**Brief:** Copy, character for character, the lines running from the one with "The FreeCAD and" to the one with "thin dished washer", ends included. Leave out every other line.

**Dataset records:**
# # #

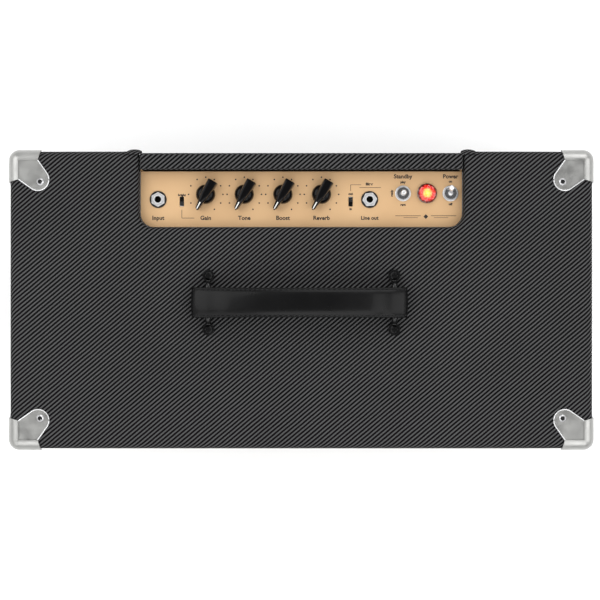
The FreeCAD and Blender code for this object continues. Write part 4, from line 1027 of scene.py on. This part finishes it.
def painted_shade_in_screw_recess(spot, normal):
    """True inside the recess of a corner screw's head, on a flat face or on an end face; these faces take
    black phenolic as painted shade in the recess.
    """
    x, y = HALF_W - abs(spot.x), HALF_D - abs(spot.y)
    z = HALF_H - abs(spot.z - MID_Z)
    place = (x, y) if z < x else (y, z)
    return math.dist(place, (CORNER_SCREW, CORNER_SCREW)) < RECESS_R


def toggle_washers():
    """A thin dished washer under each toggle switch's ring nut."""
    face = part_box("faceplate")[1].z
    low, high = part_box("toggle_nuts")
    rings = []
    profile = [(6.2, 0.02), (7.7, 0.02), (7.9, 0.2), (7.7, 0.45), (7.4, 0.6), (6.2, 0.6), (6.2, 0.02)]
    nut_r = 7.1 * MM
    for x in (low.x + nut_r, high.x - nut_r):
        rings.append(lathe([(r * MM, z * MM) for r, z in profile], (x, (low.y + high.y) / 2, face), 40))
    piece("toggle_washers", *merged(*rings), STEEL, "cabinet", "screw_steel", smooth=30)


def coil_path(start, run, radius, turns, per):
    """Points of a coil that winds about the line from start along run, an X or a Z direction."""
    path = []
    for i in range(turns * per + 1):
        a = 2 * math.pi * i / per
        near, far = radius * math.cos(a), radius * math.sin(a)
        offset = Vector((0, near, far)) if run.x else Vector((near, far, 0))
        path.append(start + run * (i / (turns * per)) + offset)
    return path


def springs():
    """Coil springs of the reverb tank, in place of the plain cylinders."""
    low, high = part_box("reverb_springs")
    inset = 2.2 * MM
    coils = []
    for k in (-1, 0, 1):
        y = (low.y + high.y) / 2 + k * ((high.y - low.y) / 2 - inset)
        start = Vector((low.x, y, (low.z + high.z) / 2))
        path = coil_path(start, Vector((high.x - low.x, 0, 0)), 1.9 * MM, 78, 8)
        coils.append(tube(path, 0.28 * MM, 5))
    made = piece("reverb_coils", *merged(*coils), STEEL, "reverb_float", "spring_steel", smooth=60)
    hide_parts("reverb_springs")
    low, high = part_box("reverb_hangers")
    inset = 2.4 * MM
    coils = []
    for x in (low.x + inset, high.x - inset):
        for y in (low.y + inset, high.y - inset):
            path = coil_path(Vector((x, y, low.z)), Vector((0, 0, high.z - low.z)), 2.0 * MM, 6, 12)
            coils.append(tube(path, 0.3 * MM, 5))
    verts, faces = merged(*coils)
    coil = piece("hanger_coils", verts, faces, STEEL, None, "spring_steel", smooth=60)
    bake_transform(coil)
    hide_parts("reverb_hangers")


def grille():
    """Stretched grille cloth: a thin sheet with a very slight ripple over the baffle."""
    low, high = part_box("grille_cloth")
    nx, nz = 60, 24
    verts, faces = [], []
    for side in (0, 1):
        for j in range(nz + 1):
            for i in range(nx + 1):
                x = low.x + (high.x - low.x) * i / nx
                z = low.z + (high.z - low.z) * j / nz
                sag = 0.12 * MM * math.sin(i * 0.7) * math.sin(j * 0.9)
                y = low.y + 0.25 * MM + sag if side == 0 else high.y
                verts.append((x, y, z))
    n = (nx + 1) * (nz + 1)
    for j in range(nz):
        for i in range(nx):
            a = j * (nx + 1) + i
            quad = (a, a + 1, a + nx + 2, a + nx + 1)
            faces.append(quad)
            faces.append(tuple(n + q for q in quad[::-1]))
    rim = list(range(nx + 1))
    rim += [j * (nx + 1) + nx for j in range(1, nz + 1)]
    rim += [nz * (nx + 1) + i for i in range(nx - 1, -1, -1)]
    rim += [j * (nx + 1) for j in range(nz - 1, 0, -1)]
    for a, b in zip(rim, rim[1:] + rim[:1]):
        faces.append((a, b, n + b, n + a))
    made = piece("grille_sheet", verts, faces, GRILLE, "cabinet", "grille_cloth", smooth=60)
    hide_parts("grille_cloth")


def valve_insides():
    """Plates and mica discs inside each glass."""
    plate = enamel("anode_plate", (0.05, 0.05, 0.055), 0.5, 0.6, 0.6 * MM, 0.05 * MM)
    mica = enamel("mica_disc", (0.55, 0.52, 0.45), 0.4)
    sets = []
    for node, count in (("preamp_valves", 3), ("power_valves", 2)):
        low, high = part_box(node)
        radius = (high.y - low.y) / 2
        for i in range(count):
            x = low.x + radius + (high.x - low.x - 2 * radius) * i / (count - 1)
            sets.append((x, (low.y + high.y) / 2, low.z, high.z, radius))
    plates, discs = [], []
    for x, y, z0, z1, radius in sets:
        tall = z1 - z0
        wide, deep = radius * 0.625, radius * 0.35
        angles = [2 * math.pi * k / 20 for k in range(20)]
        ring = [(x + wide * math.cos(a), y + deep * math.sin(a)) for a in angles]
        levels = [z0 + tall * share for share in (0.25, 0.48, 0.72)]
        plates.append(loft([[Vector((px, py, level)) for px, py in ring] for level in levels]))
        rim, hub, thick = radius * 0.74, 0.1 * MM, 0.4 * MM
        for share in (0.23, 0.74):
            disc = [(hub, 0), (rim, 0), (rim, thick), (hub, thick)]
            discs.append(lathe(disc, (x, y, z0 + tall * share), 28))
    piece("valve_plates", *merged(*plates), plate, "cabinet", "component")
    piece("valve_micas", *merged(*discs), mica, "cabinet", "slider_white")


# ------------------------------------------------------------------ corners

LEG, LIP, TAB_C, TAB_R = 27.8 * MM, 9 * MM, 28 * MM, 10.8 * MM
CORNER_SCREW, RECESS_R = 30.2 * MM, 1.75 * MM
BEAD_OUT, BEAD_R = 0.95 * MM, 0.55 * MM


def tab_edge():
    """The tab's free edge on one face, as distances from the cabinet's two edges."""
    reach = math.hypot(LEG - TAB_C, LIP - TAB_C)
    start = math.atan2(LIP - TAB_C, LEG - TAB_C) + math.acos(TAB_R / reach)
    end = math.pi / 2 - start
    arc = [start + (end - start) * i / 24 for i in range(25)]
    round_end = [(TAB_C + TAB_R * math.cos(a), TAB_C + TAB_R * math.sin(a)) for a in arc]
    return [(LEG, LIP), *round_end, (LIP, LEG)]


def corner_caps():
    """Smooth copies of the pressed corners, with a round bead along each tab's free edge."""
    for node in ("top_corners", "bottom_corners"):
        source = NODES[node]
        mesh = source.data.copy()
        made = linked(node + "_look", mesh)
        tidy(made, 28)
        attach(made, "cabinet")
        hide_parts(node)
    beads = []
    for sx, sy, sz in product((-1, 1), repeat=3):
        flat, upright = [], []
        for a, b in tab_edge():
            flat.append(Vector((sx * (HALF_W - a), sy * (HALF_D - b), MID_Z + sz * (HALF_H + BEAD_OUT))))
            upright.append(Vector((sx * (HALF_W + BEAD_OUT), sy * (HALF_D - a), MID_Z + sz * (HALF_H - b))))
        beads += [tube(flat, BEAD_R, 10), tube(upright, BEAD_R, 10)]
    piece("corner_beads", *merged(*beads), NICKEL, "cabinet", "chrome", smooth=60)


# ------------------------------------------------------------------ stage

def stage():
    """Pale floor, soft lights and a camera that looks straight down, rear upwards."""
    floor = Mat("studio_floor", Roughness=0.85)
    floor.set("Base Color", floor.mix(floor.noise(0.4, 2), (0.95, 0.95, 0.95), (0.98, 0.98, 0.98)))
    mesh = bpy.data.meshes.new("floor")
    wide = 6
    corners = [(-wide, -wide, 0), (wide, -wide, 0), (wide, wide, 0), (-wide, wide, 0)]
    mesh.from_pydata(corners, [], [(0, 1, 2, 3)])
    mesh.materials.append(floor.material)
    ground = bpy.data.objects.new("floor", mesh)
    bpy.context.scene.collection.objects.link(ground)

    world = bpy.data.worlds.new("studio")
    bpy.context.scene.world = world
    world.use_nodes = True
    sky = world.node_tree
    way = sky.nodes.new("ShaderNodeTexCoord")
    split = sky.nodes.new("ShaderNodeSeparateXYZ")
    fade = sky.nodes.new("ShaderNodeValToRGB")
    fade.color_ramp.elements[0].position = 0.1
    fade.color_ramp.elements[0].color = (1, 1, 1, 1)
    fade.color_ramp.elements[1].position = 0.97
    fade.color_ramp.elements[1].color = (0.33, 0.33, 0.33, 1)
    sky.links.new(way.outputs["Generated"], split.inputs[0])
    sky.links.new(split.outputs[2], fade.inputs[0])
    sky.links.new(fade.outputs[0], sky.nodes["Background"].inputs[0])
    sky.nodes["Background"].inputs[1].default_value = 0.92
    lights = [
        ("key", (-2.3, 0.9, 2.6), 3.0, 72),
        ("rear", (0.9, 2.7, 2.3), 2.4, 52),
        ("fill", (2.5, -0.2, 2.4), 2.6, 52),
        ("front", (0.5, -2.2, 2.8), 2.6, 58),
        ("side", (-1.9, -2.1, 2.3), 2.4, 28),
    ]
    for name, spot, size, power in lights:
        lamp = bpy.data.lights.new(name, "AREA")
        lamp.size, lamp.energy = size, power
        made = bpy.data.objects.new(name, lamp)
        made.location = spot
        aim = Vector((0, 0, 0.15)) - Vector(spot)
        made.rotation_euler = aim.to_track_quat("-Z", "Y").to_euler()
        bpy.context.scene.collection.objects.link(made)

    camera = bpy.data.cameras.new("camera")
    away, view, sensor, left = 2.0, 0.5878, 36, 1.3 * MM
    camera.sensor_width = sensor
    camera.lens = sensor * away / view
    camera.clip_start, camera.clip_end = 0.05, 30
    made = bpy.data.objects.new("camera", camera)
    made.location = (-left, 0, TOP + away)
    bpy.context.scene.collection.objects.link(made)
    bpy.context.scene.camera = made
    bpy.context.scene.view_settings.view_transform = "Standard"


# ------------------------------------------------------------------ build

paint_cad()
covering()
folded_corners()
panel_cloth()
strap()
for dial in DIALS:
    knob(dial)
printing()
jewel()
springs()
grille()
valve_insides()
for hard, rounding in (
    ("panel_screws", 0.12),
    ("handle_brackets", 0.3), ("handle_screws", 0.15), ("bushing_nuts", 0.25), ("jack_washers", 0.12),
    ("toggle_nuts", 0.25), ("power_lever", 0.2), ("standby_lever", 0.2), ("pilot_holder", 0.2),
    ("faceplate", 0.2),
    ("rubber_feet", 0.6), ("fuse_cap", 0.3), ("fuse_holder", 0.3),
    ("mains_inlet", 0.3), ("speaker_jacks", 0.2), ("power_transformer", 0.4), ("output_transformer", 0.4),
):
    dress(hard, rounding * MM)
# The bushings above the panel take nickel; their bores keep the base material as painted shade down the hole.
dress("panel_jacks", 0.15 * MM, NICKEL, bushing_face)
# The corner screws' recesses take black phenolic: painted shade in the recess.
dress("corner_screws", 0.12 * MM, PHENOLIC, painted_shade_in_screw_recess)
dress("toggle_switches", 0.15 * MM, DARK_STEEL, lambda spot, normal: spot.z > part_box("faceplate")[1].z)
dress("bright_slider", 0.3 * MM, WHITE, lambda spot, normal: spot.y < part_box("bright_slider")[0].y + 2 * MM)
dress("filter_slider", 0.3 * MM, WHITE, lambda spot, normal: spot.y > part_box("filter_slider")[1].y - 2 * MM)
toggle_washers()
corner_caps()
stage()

# # #

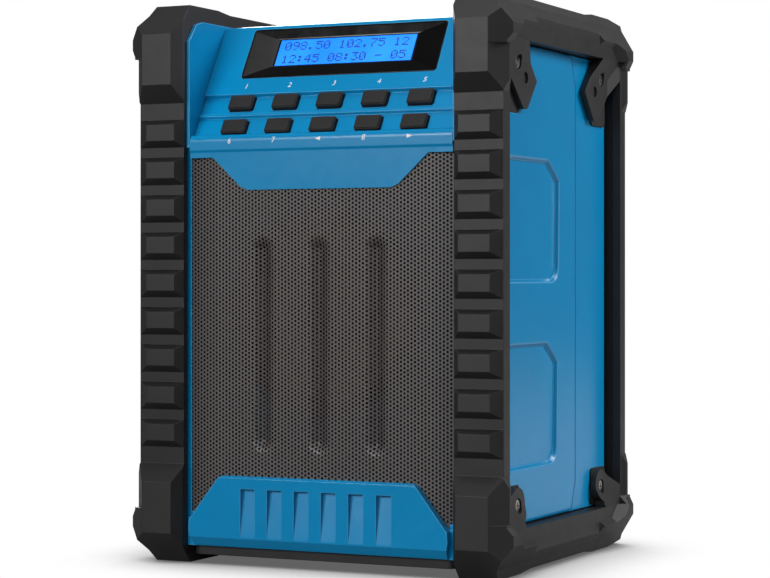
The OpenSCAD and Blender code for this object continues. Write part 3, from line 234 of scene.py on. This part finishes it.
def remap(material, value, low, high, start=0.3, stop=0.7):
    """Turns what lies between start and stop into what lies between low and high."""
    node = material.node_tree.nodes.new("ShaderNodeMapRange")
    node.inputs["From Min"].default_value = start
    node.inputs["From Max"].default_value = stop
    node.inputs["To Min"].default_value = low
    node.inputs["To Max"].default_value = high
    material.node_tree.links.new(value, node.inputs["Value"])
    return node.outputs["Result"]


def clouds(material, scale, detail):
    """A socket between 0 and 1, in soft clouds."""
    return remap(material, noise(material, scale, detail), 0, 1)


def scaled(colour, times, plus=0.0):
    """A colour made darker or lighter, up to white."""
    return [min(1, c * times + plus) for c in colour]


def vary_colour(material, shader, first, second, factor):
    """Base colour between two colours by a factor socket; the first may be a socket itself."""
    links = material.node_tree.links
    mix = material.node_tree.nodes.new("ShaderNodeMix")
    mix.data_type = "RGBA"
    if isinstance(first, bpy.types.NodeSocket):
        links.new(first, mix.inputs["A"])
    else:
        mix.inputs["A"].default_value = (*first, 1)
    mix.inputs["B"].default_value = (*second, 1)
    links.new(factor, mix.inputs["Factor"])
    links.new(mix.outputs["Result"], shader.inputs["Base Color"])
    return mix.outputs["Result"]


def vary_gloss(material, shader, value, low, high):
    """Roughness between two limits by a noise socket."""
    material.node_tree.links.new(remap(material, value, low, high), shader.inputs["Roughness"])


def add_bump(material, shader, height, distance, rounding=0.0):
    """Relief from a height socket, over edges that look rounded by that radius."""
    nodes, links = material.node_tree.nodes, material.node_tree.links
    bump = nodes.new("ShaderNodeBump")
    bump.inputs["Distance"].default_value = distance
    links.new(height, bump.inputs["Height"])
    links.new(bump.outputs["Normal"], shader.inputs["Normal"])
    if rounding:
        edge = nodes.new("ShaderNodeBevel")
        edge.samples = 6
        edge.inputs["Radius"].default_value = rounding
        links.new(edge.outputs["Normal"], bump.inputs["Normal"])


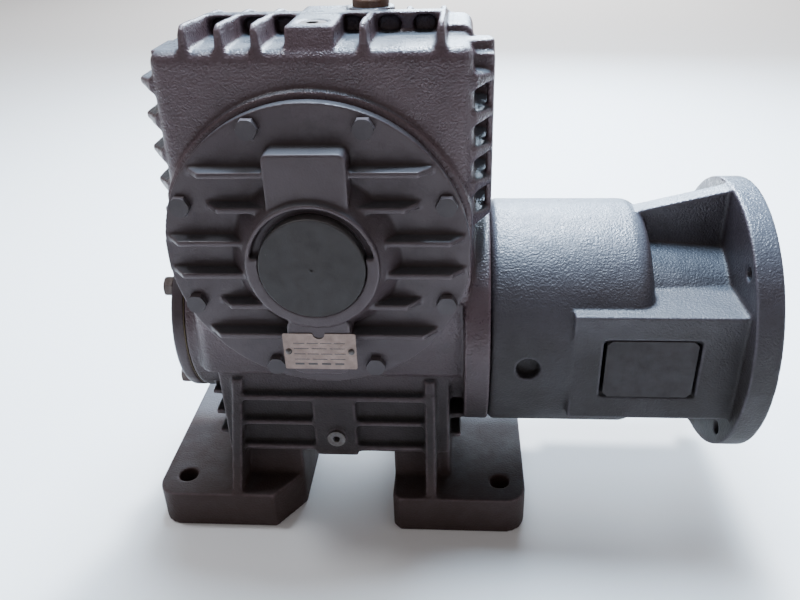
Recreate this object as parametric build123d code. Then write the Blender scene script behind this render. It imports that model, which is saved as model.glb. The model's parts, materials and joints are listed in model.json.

# # #

**Output below:**
The FreeCAD and Blender code for this object continues. Write part 4, from line 1027 of scene.py on. This part finishes it.
def painted_shade_in_screw_recess(spot, normal):
    """True inside the recess of a corner screw's head, on a flat face or on an end face; these faces take
    black phenolic as painted shade in the recess.
    """
    x, y = HALF_W - abs(spot.x), HALF_D - abs(spot.y)
    z = HALF_H - abs(spot.z - MID_Z)
    place = (x, y) if z < x else (y, z)
    return math.dist(place, (CORNER_SCREW, CORNER_SCREW)) < RECESS_R


def toggle_washers():
    """A thin dished washer under each toggle switch's ring nut."""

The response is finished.